Posiblemente, una de las películas más personales de los hermanos Coen, que ya es decir. Después de alcanzar el reconocimiento de la Academia con No es país para viejos, los hermanos de Minnesota tenían frente a sí el difícil reto de mantener su estilo y evitar la sequía creativa posterior a la borrachera de éxito.
Tras la caricaturesca y expansiva Quemar después de leer, optan ahora por el registro más seco, adusto y críptico que caracterizó a Barton Fink y El hombre que nunca estuvo allí al tiempo que se acercan más que nunca a su propia realidad al mostrar la forma de vida de la comunidad judía de Estados Unidos a la que pertenecen.

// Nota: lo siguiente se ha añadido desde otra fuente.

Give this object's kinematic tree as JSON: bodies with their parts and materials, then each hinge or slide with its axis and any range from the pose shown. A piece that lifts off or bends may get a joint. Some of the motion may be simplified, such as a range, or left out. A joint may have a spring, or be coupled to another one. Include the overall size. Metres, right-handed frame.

Cinta poco comercial y dirigida a los muy fans de los Coen e interesados en el cine que se escapa de lo convencional, presenta una capacidad de sugerencia y perspicaz capacidad de observación directamente proporcional al tedio que puede provocar en parte del público su ritmo letárgico y su observación de un microcosmos cuanto menos pintoresco.
La historia transcurre en 1967 y se centra en Larry Gopnik, un profesor de física del medio-oeste americano que ve cómo su vida comienza a derrumbarse. Larry es un hombre bueno; un marido fiel y afectuoso, un padre entregado y un profesor serio, siempre justo y correcto, a pesar de las tentaciones diarias que le acechan. Pero un buen día, todo empieza a ir mal. A pesar de tantas desgracias, es imposible no reírse de la mala suerte de Larry en un mundo que quizá nos sea demasiado familiar…
Vuelven los Coen (Fargo, El gran Lebowski, No es país para viejos, El hombre que nunca estuvo allí) en su registro más íntimo y personal, una reflexión sobre lo que significa ser judío en los Estados Unidos.